In what may well signal a slight political and economic thaw in the communist-run country, Cuba has opened its first MBA programme.
The part-time programme is an educational initiative of the Roman Catholic Church. Small businesses and the church’s educational mission have traditionally been thwarted in the country and the programme, by Cuban standards, is a remarkable event.
The MBA is being run from the 18th-century San Carlos y San Ambrosio Seminary in Havana, home to the Felix Varela Cultural Centre, which sponsors the MBA. Plans for the centre originated at the Pontifical Council for Culture at the Vatican, which wants similar centres to be built in other big cities.
Outside the seminary, on Chacón Street, private taxi drivers trawl for fares and snack and artisan shops compete with the state for tourist dollars, attesting to the changing retail scene on Cuba’s streets.

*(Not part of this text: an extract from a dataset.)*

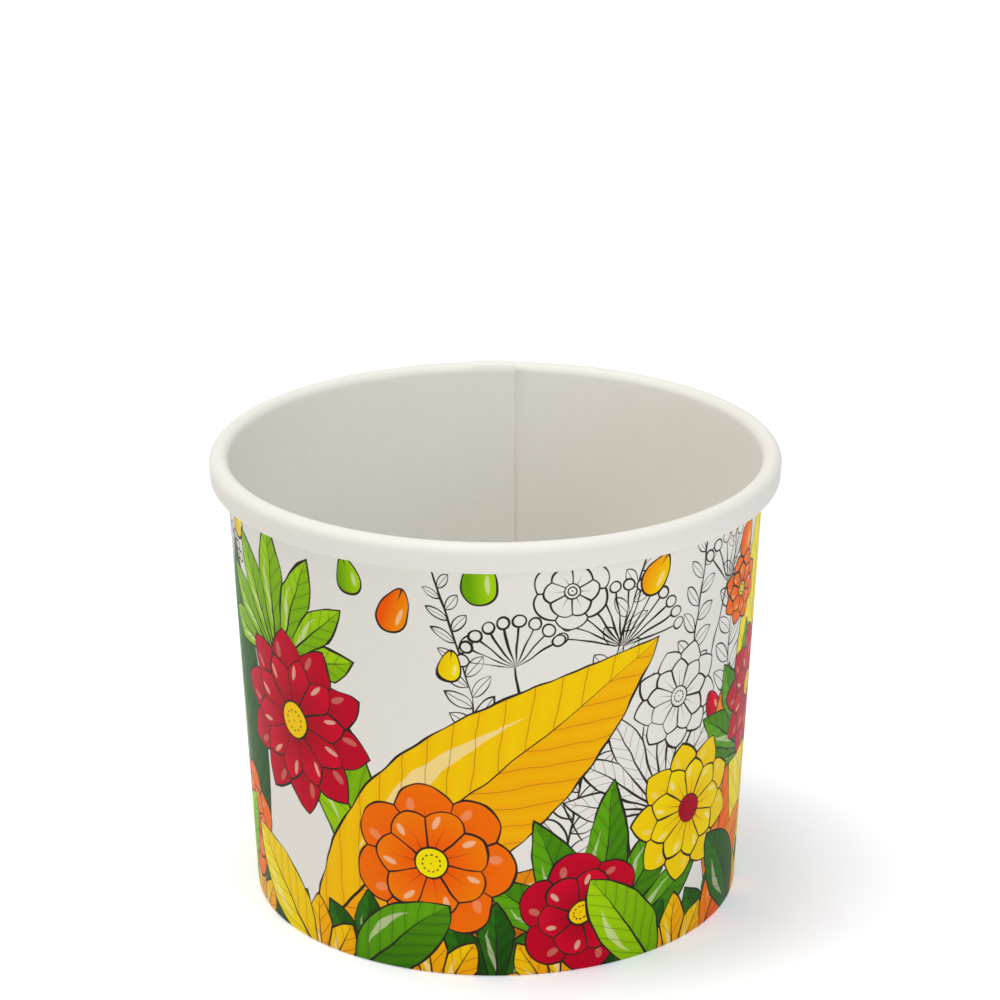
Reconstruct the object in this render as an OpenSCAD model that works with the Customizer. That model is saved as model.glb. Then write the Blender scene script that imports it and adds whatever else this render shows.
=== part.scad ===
// Paper cup for ice cream and other desserts, about 400 ml.
// A printed sheet is wrapped into a cone with a lapped side seam. Its top edge is rolled
// outward into a rim, and its lower edge is folded up inside the foot, where it grips the
// turned-down skirt of a round base.

/* [Size] */
// Height from the ground to the top of the rolled rim
cup_h = 79.7; // [50:0.1:120]
// Width over the rolled rim
rim_d = 98; // [92:0.5:120]
// Width over the wall where it meets the ground
foot_d = 84.5; // [60:0.1:88]

/* [Paper] */
// Thickness of the wall's board
wall_t = 0.45; // [0.3:0.05:0.6]
// Thickness of the base's board
base_t = 0.35; // [0.25:0.05:0.5]
// Thickness of the sealing film between two boards
seal_gap = 0.05; // [0.02:0.01:0.1]

/* [Rolled rim] */
// Width of the roll, from the inside of the wall to the outside of the rim
rim_w = 3.3; // [2.6:0.1:4.2]
// Height of the roll
rim_h = 5.2; // [4.6:0.1:9]
// Drop from the top of the rim to the sheet's edge, which ends inside the roll
edge_drop = 2; // [1.6:0.1:2.2]
// Gap between the tucked edge and the wall
roll_gap = 0.1; // [0.05:0.05:0.3]

/* [Side seam] */
// Width over which the two ends of the sheet overlap
lap_w = 7; // [4:0.5:12]
// Width over which the sheet climbs onto its own end
ramp_w = 3; // [1.5:0.5:5]
// Direction of the seam, seen from above
seam_at = 90; // [0:5:355]
// How far the pressed lap stands proud of the rolled rim
rim_swell = 0.2; // [0.1:0.05:0.4]

/* [Foot and base] */
// Height of the base's underside above the ground
base_up = 9; // [6:0.5:20]
// Drop from the base's underside to the top of the folded hem
hem_drop = 2; // [1.5:0.5:4]
// Gap between the skirt's lower edge and the fold under it
skirt_gap = 0.3; // [0.1:0.1:1]
// Radius inside each of the fold's two creases
crease_r = 0.06; // [0.02:0.01:0.1]
// Radius inside the bend between the base and its skirt
bend_r = 0.6; // [0.2:0.1:1.2]

/* [Hidden] */
$fn = 120;

// The wall's line starts at the foot and leans out by the angle slant. Places along and
// across it are v, upward from the ground, and u, outward from the wall's outer face.
foot_r = foot_d / 2;
roll_r = rim_w / 2;
roll_at = [rim_d / 2 - roll_r, cup_h - roll_r];
roll_u = roll_r - wall_t;
roll_reach = norm(roll_at - [foot_r, 0]);
slant = atan2(roll_at[0] - foot_r, roll_at[1]) - asin(roll_u / roll_reach);
roll_v = sqrt(pow(roll_reach, 2) - pow(roll_u, 2));

// The roll is two half turns of the sheet with a straight flank between them
curl_r = (rim_w - wall_t - roll_gap) / 2;
flank_run = rim_h - roll_r - curl_r;
roll_foot_v = roll_v + roll_r - rim_h;

// The fold under the foot: a crease on each side of a narrow flat ring
fold_r = crease_r + wall_t;
crease_mid_r = crease_r + wall_t / 2;
stack_t = 2 * wall_t + 2 * seal_gap + base_t;
fold_out = foot_r - fold_r * (1 - sin(slant)) / cos(slant);
fold_in = foot_r + (fold_r * (1 + sin(slant)) - stack_t) / cos(slant);
wall_v = (fold_out - foot_r) * sin(slant) + fold_r * cos(slant);
hem_v = (fold_in - foot_r) * sin(slant) + fold_r * cos(slant);
hem_top_v = (base_up - hem_drop) / cos(slant);

// The base's bend lies between the flat disc and the skirt, which runs along the wall
skirt_u = -wall_t - seal_gap - base_t / 2;
bend_mid_r = bend_r + base_t / 2;
bend_z = base_up - bend_r;
bend_x = foot_r + (skirt_u - bend_mid_r + bend_z * sin(slant)) / cos(slant);
bend_v = (bend_x - foot_r) * sin(slant) + bend_z * cos(slant);
skirt_v = (wall_t + skirt_gap) / cos(slant);

// A round wedge of a ring, from one angle to another
module ring_wedge(r, t, from, to) {
    reach = 2 * (r + t);
    intersection() {
        difference() {
            circle(r + t / 2);
            circle(r - t / 2);
        }
        polygon([[0, 0], for (k = [0:3]) let (a = from + (to - from) * k / 3) reach * [cos(a), sin(a)]]);
    }
}

// A bent sheet, seen on its edge. It starts at the origin and runs along +Y. Each step is a
// straight run, [length], or a bend, [angle, radius], which is to the left if positive. A
// small block in the middle of the board ties each end of a bend to the run beside it.
module bent_sheet(steps, t, k = 0) {
    if (k < len(steps)) {
        step = steps[k];
        if (len(step) == 1) {
            translate([-t / 2, 0]) square([t, step[0]]);
            translate([0, step[0]]) bent_sheet(steps, t, k + 1);
        } else {
            side = sign(step[0]);
            start = side > 0 ? 0 : 180;
            square(t / 2, center = true);
            translate([-side * step[1], 0]) {
                ring_wedge(step[1], t, min(start, start + step[0]), max(start, start + step[0]));
                rotate(step[0]) translate([side * step[1], 0]) {
                    square(t / 2, center = true);
                    bent_sheet(steps, t, k + 1);
                }
            }
        }
    }
}

// The printed sheet, cut through the cup's axis: fold, wall and rolled rim, then the hem
module sheet_section() {
    translate([fold_in, wall_t / 2]) rotate(-90)
        bent_sheet([
            [fold_out - fold_in],
            [90 - slant, crease_mid_r],
            [roll_v - wall_v],
            [-180, roll_r - wall_t / 2],
            [flank_run],
            [-180, curl_r - wall_t / 2],
            [rim_h - curl_r - edge_drop]
        ], wall_t);
    translate([fold_in, wall_t / 2]) rotate(90)
        bent_sheet([[-90 - slant, crease_mid_r], [hem_top_v - hem_v]], wall_t);
}

// A straight band that follows the wall's slant, from u0 to u1 across and v0 to v1 along it
module slant_band(u0, u1, v0, v1) {
    translate([foot_r, 0]) rotate(-slant) translate([u0, v0]) square([u1 - u0, v1 - v0]);
}

// How far the round wall has fallen back at a distance across from the seam's middle
function fall(across) = foot_r - sqrt(pow(foot_r, 2) - pow(across, 2));

// The angle at the cup's axis that reaches that far to both sides of the seam's middle
function angle_over(across, radius) = 2 * asin(across / radius);

// A block that stands on the wall's slant at the seam, with its outline given as [u, across]
module seam_block(outline, v0, v1) {
    translate([foot_r, 0, 0]) rotate([0, slant, 0]) translate([0, 0, v0])
        linear_extrude(v1 - v0) polygon(outline);
}

// What is inside, turned about the cup's axis through an angle, with the seam at its middle
module seam_arc(span) {
    rotate([0, 0, -span / 2]) rotate_extrude(angle = span) children();
}

lap_end = lap_w / 2;
ramp_end = lap_end + ramp_w;
deep = 4 * wall_t;

// The swelling starts this many degrees round the rim's first half turn and ends this many
// round its second
swell_from = 40;
swell_to = 120;

// The upper end of the sheet lies on the lower one across the lap and slopes down beside it
lap_outline = [
    [-deep, -ramp_end],
    [-fall(ramp_end), -ramp_end],
    [wall_t - fall(lap_end), -lap_end],
    [deep, -lap_end],
    [deep, lap_end],
    [-deep, lap_end]
];

// Inside the cup the lower end's raw edge shows in a shallow groove under that slope, with a
// bead of sealing film left in its corner
groove_outline = [
    [-wall_t - fall(ramp_end), -ramp_end],
    [-wall_t - fall(ramp_end), -lap_end],
    [-fall(lap_end) - seal_gap, -lap_end]
];

// The overlap of the sheet's two ends on the wall, thicker by one sheet
module wall_lap() {
    v0 = wall_v;
    v1 = roll_foot_v - roll_gap;
    intersection() {
        seam_arc(angle_over(ramp_end + wall_t, foot_r)) slant_band(-wall_t / 2, wall_t, v0, v1);
        seam_block(lap_outline, v0 - wall_t, v1 + wall_t);
    }
}

// The same overlap on the hem, where it shows on the side of the axis
module hem_lap() {
    seam_arc(angle_over(lap_end, foot_r - stack_t))
        slant_band(-stack_t - wall_t, -stack_t + wall_t / 2, fold_r, hem_top_v);
}

// The same overlap on the rolled rim, pressed down to a slight swelling of its outer face.
// The swelling reaches from the middle of the board outward, so its own middle lies farther
// from the roll's centres than the face does, by shift.
module rim_lap() {
    thick = wall_t / 2 + rim_swell;
    shift = rim_swell / 2 - wall_t / 4;
    seam_arc(angle_over(lap_end, rim_d / 2))
        translate([foot_r, 0]) rotate(-slant) translate([roll_u, roll_v])
            rotate(-swell_from) translate([-roll_r - shift, 0])
                bent_sheet([
                    [swell_from - 180, roll_r + shift],
                    [flank_run],
                    [-swell_to, curl_r + shift]
                ], thick);
}

module sidewall() {
    color("ivory") difference() {
        union() {
            rotate_extrude() sheet_section();
            rotate([0, 0, seam_at]) {
                wall_lap();
                hem_lap();
                rim_lap();
            }
        }
        rotate([0, 0, seam_at]) seam_block(groove_outline, wall_v, roll_v);
    }
}

module base_disc() {
    color("white") rotate_extrude()
        translate([0, base_up + base_t / 2]) rotate(-90)
            bent_sheet([[bend_x], [-90 - slant, bend_mid_r], [bend_v - skirt_v]], base_t);
}

sidewall();
base_disc();
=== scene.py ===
# %% [markdown]
# # A printed paper dessert cup
# The real cup is two pieces of coated board. A printed sheet is wrapped into a cone and sealed
# down one side, and its two edges are finished by bending: the upper one is rolled outward into
# a rim, the lower one is folded up inside the foot. A round base with a turned-down skirt sits
# in that fold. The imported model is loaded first, because it fixes every size and place here.

import math

import bmesh
import bpy
from mathutils import Matrix, Vector


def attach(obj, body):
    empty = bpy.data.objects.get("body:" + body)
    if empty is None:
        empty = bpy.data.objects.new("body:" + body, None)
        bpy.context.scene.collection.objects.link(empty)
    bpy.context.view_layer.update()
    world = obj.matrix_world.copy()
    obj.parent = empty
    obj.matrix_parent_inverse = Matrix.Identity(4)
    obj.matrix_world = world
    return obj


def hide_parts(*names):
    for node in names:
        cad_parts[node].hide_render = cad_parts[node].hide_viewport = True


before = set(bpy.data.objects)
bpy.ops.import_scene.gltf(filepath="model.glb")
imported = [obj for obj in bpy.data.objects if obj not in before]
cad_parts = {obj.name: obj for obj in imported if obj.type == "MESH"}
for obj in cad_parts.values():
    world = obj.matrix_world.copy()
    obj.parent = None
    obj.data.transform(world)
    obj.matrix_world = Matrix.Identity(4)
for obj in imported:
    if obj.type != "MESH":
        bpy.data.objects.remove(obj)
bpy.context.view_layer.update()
print("solids:", ", ".join(sorted(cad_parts)))

# %% [markdown]
# ## The camera
# The picture is taken from a little above the rim, about 0.68 m away, with a long lens, so the
# cup's sides stay nearly parallel and the far rim shows over the near one. The place and lens
# come from fitting the cup's outline, so they are set as numbers and not aimed by eye.

# %% Set up the camera
def add_object(name, data):
    """Makes an object of the data and puts it in the scene."""
    made = bpy.data.objects.new(name, data)
    bpy.context.scene.collection.objects.link(made)
    return made


camera_place = (0.0, -0.6158, 0.2920)
camera_dip = 0.34617
camera_data = bpy.data.cameras.new("camera")
camera_data.sensor_width = 36.0
camera_data.lens = 136.85
camera_data.clip_end = 50.0
camera = add_object("camera", camera_data)
camera.location = camera_place
camera.rotation_euler = (math.pi / 2 - camera_dip, 0.00142, -0.00178)
bpy.context.scene.camera = camera
bpy.context.scene.view_settings.view_transform = "Standard"
print("lens:", camera_data.lens, "mm")

# %% [markdown]
# ## Light and ground
# A white product picture needs an even light that still shows the round of the wall. The main
# lamp hangs overhead, so the rim is the brightest part and shades the wall just below it. It
# hangs a little to the left, which sends a soft shadow to the right. The other three stand round
# the cup and fill its sides, the left one with a warmer light. The ground would have to be very
# bright to come out white, so it has a little added glow that shows only where the ground is
# seen or mirrored: the glow doesn't light the cup, and the shadow stays.

# %% Helpers that make nodes and feed their sockets
def tree_of(*values):
    """The node tree that the first socket among the values belongs to."""
    return next(value.id_data for value in values if isinstance(value, bpy.types.NodeSocket))


def feed(value, socket):
    """Links a node's output to the socket, or writes a plain value on it."""
    if isinstance(value, bpy.types.NodeSocket):
        tree_of(socket).links.new(value, socket)
    else:
        socket.default_value = value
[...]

“Private business was not favourably looked upon in Cuba just a year ago. An entrepreneur was even viewed as a criminal, a delinquent,” says Father Yosvani Carvajal, director of the centre. “Today businessmen are viewed as contributing to society and the economy, but with what tools? We are going to provide those tools …how to start and run a business, marketing and the like.”
Fidel Castro, the former president, took over the country’s retail sector in 1968 in what he called the “Revolutionary Offensive”. Raúl Castro, who replaced his older brother in 2006, recently described that decision as a “mistake that was perhaps unavoidable at the time”, and has repeatedly stressed the need for the state to withdraw from secondary economic activity.
Professors from the San Antonio Catholic University of Murcia in Spain will teach the MBA classes for a week each month, with students studying the curriculum under the direction of Cuban economists for the remainder of the time.
Father Carvajal, a lean, soft-spoken man with a serene and seemingly permanent smile, says the MBA programme is the first of its kind in Cuba and marks an important milestone for the church.
“The MBA is just the first course [that] the centre’s new Institute for Ecclesiastic Studies will offer, mainly in the humanities and theology, for example psychology, in conjunction with foreign universities and Cuban professors,” he says.
“We are not questioning the state’s role in education, but the church, as part of its calling, has always been a teacher and this is now seen as something positive.”
Esade business school in Barcelona, Spain is part of a project led by the European Foundation for Management Development and financed by the EU, aimed at improving the management skills of Cuban executives. The project was due to start last year but is currently on hold.
In recent months, Cuba has lifted a myriad of restrictions on what it calls “working for oneself”, a euphemism in many cases for running a small business. Working for oneself was first introduced during the 1990s, but subsequently regulated by Fidel Castro to the point of extinction.
Last year there were about 150,000 “self-employed” out of a workforce of about 6m. Today, the “non-state sector” consists of 350,000 licensed tradesmen, small businesses and their employees, according to the government, which plans to move 35 per cent of the labour force into such activities and private farming in the next few years.
When the MBA students gathered last week for their first classes, their dreams were of bigger ventures than the family operations on Chacón Street. Local economists believe competition and market forces will eventually lead to more sophisticated businesses in retail services, small-scale manufacturing and construction.
“These students will certainly emerge with more than a diploma. They will have the knowledge they need to compete and that’s what this country needs,” one economist said.
Sceptics however, wonder if Mr Castro’s reforms will be shortlived, given the fate of less comprehensive reforms in the past.
“These are surprising, really unthinkable changes for someone who has always lived in Cuba, so I understand the sceptics,” says Father Carvajal. He points to reforms that make it easier to go into business on a limited scale and include the right to hire workers, seek bank credit and do business with the state. “I think this time the door has been opened and will never again close. That is why we are offering the MBA course.”